### THE REQUEST
Each line below is to be written out in full, exactly as shown.

### STORED DATA
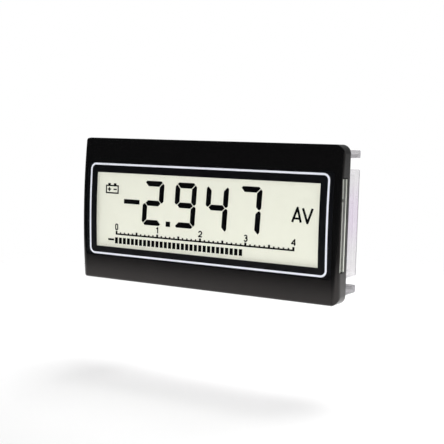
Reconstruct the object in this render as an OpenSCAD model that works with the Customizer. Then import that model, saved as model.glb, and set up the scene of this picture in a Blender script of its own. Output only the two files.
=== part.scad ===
// Digital panel meter: a snap-in LCD meter with a DIN 72 x 36 mm bezel, four big digits
// and a bargraph scale. It clips into a 68 x 33 mm cut-out in a panel.
//
// Seen from the front, +X is to the right and +Z is up. The front faces -Y.
// The origin is the middle of the bezel's rear face, which seats on the panel.
// Dimensions are in millimetres.

/* [Bezel] */
// Width of the bezel
bezel_w = 72; // [72:0.5:76]
// Height of the bezel
bezel_h = 36; // [36:0.5:40]
// Depth of the bezel in front of the panel
bezel_d = 5.3; // [5:0.1:5.6]
// Radius of the bezel's four corners, seen from the front
corner_r = 2; // [1:0.1:3]
// How far the gently rolled front curves back by its top and bottom edges
front_fall = 1; // [0.5:0.05:1.3]
// Rounding where the front meets the top and bottom faces
rim_edge_r = 0.6; // [0.3:0.1:0.9]
// Rounding of the two upright front edges
end_edge_r = 1.7; // [0.6:0.1:1.7]

/* [Window and print] */
// Width of the clear window plate
window_w = 68.8; // [67.5:0.1:69]
// Height of the clear window plate
window_h = 24; // [23.6:0.1:24]
// Thickness of the clear window plate
window_t = 0.2; // [0.15:0.05:0.25]
// Width of the opening in the black print
view_w = 62.2; // [58:0.1:63]
// Height of the opening in the black print
view_h = 18.9; // [16:0.05:18.9]
// How far the opening sits below the middle
view_drop = 0.15; // [0:0.05:0.2]
// Outer width of the white border line
line_w = 66.65; // [65:0.1:67]
// Outer height of the white border line
line_h = 23.3; // [22:0.05:23.4]
// Thickness of the white border line's stroke
line_stroke = 0.48; // [0.3:0.05:0.8]
// Outer corner radius of the white border line
line_r = 1.6; // [1:0.1:3]

/* [Display] */
// Number shown by the four digits
reading = [2, 9, 4, 7]; // [0:1:9]
// Height of a digit
digit_h = 11.05; // [8:0.05:11.5]
// Width of a digit
digit_w = 6.1; // [5:0.05:6.4]
// Stroke of a digit's segments
digit_stroke = 1.35; // [0.8:0.05:1.5]
// Lean of the digits, as sideways shift per unit of height
digit_lean = 0.055; // [0:0.005:0.12]
// Distance from one digit to the next
digit_pitch = 8.9; // [8:0.05:9]
// Extra room for the decimal point after the first digit
point_room = 0.55; // [0:0.05:1]
// Number of divisions on the bargraph's scale
scale_steps = 40; // [20:10:40]
// Distance from one division to the next
scale_pitch = 1.25; // [1.1:0.01:1.25]
// Number of bars that are dark
dark_bars = 30; // [1:1:41]

/* [Clear housing] */
// Outer width of the skirt behind the panel
skirt_w = 67.6; // [66.5:0.1:67.8]
// Outer height of the skirt
skirt_h = 25.1; // [24:0.1:25.4]
// How far the skirt sits below the middle
skirt_drop = 0.3; // [0:0.1:0.4]
// Length of the skirt behind the panel
skirt_l = 11; // [10.5:0.1:14]
// Thickness of the skirt's walls
skirt_t = 1.2; // [1:0.1:1.5]
// Width of a snap finger
finger_w = 7; // [6:0.5:10]
// Distance from the middle to a snap finger's outer face, where it passes the panel
finger_z = 16.4; // [16:0.05:16.4]
// Thickest panel that the barbs leave room for
panel_t = 2.3; // [2.1:0.1:3]

/* [Circuit board] */
// Width of the board
board_w = 65.6; // [62:0.2:65.8]
// Height of the board
board_h = 31.8; // [30:0.2:32]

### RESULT
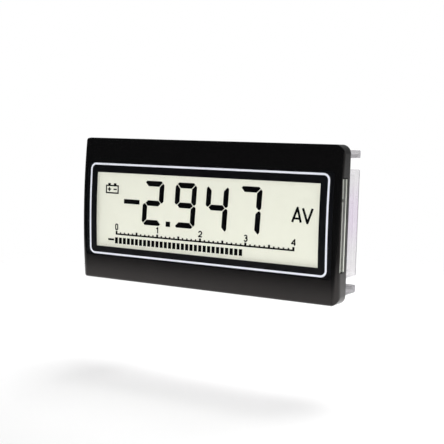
Reconstruct the object in this render as an OpenSCAD model that works with the Customizer. Then import that model, saved as model.glb, and set up the scene of this picture in a Blender script of its own. Output only the two files.
=== part.scad ===
// Digital panel meter: a snap-in LCD meter with a DIN 72 x 36 mm bezel, four big digits
// and a bargraph scale. It clips into a 68 x 33 mm cut-out in a panel.
//
// Seen from the front, +X is to the right and +Z is up. The front faces -Y.
// The origin is the middle of the bezel's rear face, which seats on the panel.
// Dimensions are in millimetres.

/* [Bezel] */
// Width of the bezel
bezel_w = 72; // [72:0.5:76]
// Height of the bezel
bezel_h = 36; // [36:0.5:40]
// Depth of the bezel in front of the panel
bezel_d = 5.3; // [5:0.1:5.6]
// Radius of the bezel's four corners, seen from the front
corner_r = 2; // [1:0.1:3]
// How far the gently rolled front curves back by its top and bottom edges
front_fall = 1; // [0.5:0.05:1.3]
// Rounding where the front meets the top and bottom faces
rim_edge_r = 0.6; // [0.3:0.1:0.9]
// Rounding of the two upright front edges
end_edge_r = 1.7; // [0.6:0.1:1.7]

/* [Window and print] */
// Width of the clear window plate
window_w = 68.8; // [67.5:0.1:69]
// Height of the clear window plate
window_h = 24; // [23.6:0.1:24]
// Thickness of the clear window plate
window_t = 0.2; // [0.15:0.05:0.25]
// Width of the opening in the black print
view_w = 62.2; // [58:0.1:63]
// Height of the opening in the black print
view_h = 18.9; // [16:0.05:18.9]
// How far the opening sits below the middle
view_drop = 0.15; // [0:0.05:0.2]
// Outer width of the white border line
line_w = 66.65; // [65:0.1:67]
// Outer height of the white border line
line_h = 23.3; // [22:0.05:23.4]
// Thickness of the white border line's stroke
line_stroke = 0.48; // [0.3:0.05:0.8]
// Outer corner radius of the white border line
line_r = 1.6; // [1:0.1:3]

/* [Display] */
// Number shown by the four digits
reading = [2, 9, 4, 7]; // [0:1:9]
// Height of a digit
digit_h = 11.05; // [8:0.05:11.5]
// Width of a digit
digit_w = 6.1; // [5:0.05:6.4]
// Stroke of a digit's segments
digit_stroke = 1.35; // [0.8:0.05:1.5]
// Lean of the digits, as sideways shift per unit of height
digit_lean = 0.055; // [0:0.005:0.12]
// Distance from one digit to the next
digit_pitch = 8.9; // [8:0.05:9]
// Extra room for the decimal point after the first digit
point_room = 0.55; // [0:0.05:1]
// Number of divisions on the bargraph's scale
scale_steps = 40; // [20:10:40]
// Distance from one division to the next
scale_pitch = 1.25; // [1.1:0.01:1.25]
// Number of bars that are dark
dark_bars = 30; // [1:1:41]

/* [Clear housing] */
// Outer width of the skirt behind the panel
skirt_w = 67.6; // [66.5:0.1:67.8]
// Outer height of the skirt
skirt_h = 25.1; // [24:0.1:25.4]
// How far the skirt sits below the middle
skirt_drop = 0.3; // [0:0.1:0.4]
// Length of the skirt behind the panel
skirt_l = 11; // [10.5:0.1:14]
// Thickness of the skirt's walls
skirt_t = 1.2; // [1:0.1:1.5]
// Width of a snap finger
finger_w = 7; // [6:0.5:10]
// Distance from the middle to a snap finger's outer face, where it passes the panel
finger_z = 16.4; // [16:0.05:16.4]
// Thickest panel that the barbs leave room for
panel_t = 2.3; // [2.1:0.1:3]

/* [Circuit board] */
// Width of the board
board_w = 65.6; // [62:0.2:65.8]
// Height of the board
board_h = 31.8; // [30:0.2:32]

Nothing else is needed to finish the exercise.